I like that this book tells a coherent story, and that it’s sweet and makes sense. (I could write another list of books with stories that make no sense whatsoever.) The ratio of words per page/illustration is a little high for younger kids, who like to turn pages quickly, but once your toddler can follow a story, it reads at a good pace that doesn’t require much patience from your little one. And, bonus: I think it’s British, since the kids call their mom “Mummy”. 🙂
Harry the Dirty Dog can be purchased as a board book here. (Apparently, there’s a whole Harry series, which I did not realize…..we may be buying more of these!)
Flip, Flap, Fly, written by Phyllis Root and illustrated by David Walker.
This one was gifted to Kaylie by some dear friends. It’s a simple story that showcases six baby animals as their mothers help them along.
This is my favorite page. My daughter is very independent, and is not by nature very affectionate. For a long time, literally the only time she would give me a kiss was when we’d reach this page: she’d turn her head up toward me so we could “kiss like this”. Seriously, there were days we read this just so I could get a kiss from her!
This is a rhyming book. There are a lot of rhyming books that I HATE, because they are “off”–too many syllables in a line, or emphasis in the wrong place, or words that DON’T ACTUALLY RHYME. But this book is not one of those. I love it. The phrases are euphonous, the cadence is good, and the silly words are not too silly. It is a very easy read, the pace is good for little ones, and the illustrations of baby animals are quite cute. I also like that each page sets up a rhyme for the next animal (blah blah blah muck, blah blah blah…[turn page] duck!), and you can see the tail of the next animal in the illustration, so it encourages engagement from your child.
Flip, Flap, Fly can be purchased as a board book here.
Pride & Prejudice: A Counting Primer, written by Jennifer Adams and illustrated by Alison Oliver.
Numbers 2 through 5 are the most creative, using characters and places unique to Austen’s Pride and Prejudice; the rest are a little less interesting, though still relevant (soldiers, musicians, etc.). Very cute idea!
I love finding ways to introduce things I love to my daughter, even though she’s still too young for the real thing. I bought this book more for me than for her, though; while the numbers are easily recognizable for a kid, not all of the illustrations are arranged in such a way as to be easily countable by a youngster without help. Still, the artwork is adorable, and it’s Pride and Prejudice—every little girl needs to learn who Mr. Darcy is!

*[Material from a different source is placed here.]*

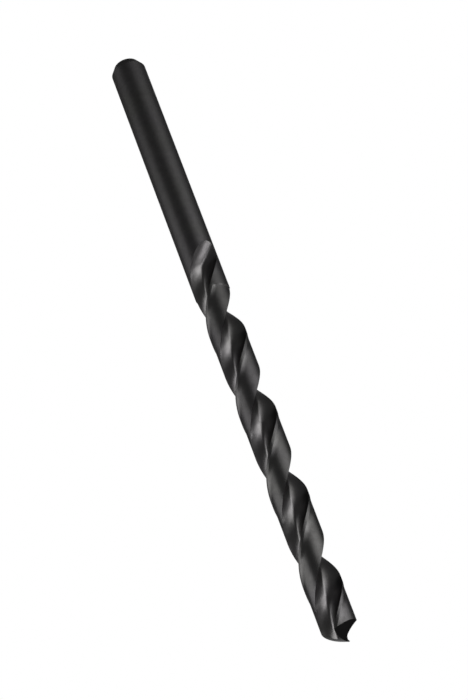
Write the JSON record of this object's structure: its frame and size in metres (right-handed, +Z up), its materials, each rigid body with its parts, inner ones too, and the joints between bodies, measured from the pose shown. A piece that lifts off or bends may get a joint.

Pride & Prejudice: A Counting Primer can be purchased as a board book here and here. There are also Jane Eyre and Romeo & Juliet counting primers by the author/artist (but I hate the originals those stories–those are not characters I want as role models for my daughter), and they’ve released quite a few other “BabyLit” books that were not available back when I bought ours (though the Alice in Wonderland: A Colors Primer was, and I’d recommend looking at that one in person first, as the illustrations, while cute, do not use traditional colors (e.g., teal for blue)….which seems odd for a “colors primer”), so if Pride and Prejudice isn’t your thing but other classic literature is, I’d encourage you to check them out!
You saw this coming, right? Of course something geeky had to make my list….and we love this Star Wars ABC book!

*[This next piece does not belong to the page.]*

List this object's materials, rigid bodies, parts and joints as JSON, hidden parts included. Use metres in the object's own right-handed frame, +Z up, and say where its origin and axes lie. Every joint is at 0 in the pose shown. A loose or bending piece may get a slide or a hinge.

Each page features a character/ship/race/droid/etc. from the Star Wars movies (original and prequel trilogies) and a brief alliterative sentence that uses the letter again in at least one other word. The pages are a combination of matte and glossy, so young kids may be fascinated by the difference in texture.
Kaylie’s favorite page for a long time was the Wookiee page.
I love that this book is a great way to introduce elements of the Star Wars universe to kids before they are old enough to handle the movies (Kaylie loves Wookiees now, though she’s never seen Chewie in action!), while also teaching the alphabet–something that every kid needs to learn and you should at least have one book for anyway. You don’t have to be super into Star Wars to recognize most of the things–the only two I was unfamiliar with were IG-88 and Ugnaughts, and I haven’t seen the movies in years (unfortunately). This book does a good job of sticking with the iconic heroes, villains, and spaceships that we all know and love, as much as it can, so there’s room for you to explain more about each page’s example as your kid becomes more inquisitive.
I also love that each letter looks like what it stands for–a hairy W for Wookiee, lightsaber A and J for Anakin and Jedi, a shiny gold C for C-3PO, a belt and holster on H for Han Solo….And all the letters are reprinted on the back of the book, so you and your little one can go back through the alphabet quickly in review. (When Kaylie was learning the ABC song, this is what we used to point at each letter as we sang it.)
So, there you have it! My four favorite board books to read with my kids–I hope I’ve introduced you to something new to try.